The government permitted non-Muslim groups to raise money from their congregations and from abroad. Due to government restrictions on charitable giving, some Muslim and non-Muslim groups had difficulty spending the funds they raised. Religious groups openly advertised religious functions in the press, including holiday celebrations, memorial services, religious conventions, choral concerts, and fundraising events. The government also allowed businesses to openly advertise, sell merchandise, and host events for non-Muslim holidays such as Christmas, Easter, and Diwali.
Christian primary and secondary schools, in which students were free to study Christianity and perform religious rituals, were located in four emirates.
The government provided land for non-Muslim cemeteries. There were four operating cremation facilities and associated cemeteries for the large Hindu community, one each in Abu Dhabi, Al Ain, Dubai, and Sharjah, and the Hindu community reported that these were sufficient to meet present demand. The government required residents and non-residents to obtain official permission for the use of cremation facilities in every instance, and authorities routinely granted such permission. The government allowed people from all religious groups except Islam to use the cremation facilities.
The government welcomed Coptic Pope Tawadros II to the country in March. UAE official news agency WAM reported that the vice president (who is also the UAE Prime Minister and ruler of Dubai) met with the pope to discuss interfaith dialogue and principles of tolerance.

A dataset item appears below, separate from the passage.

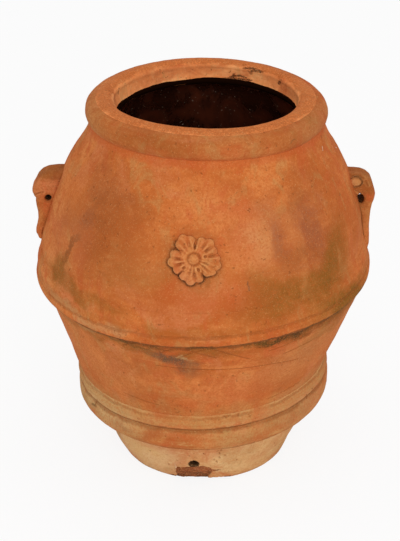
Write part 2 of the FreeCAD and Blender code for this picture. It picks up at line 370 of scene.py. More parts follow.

In Abu Dhabi in March the minister of foreign affairs presided over a conference centered on peaceful coexistence in Muslim societies. The event brought over 250 of the world’s leading Islamic scholars together to discuss sectarianism and ideological differences. At the conference, the government announced its plan to create a Muslim Council of Elders intended to highlight tolerance within Islam and counter extremist ideologies. The government formally established the council in July.
Government officials condemned attacks by violent Islamist extremist groups, arguing they did not represent Sunni Islam and should not be referred to as Islamic.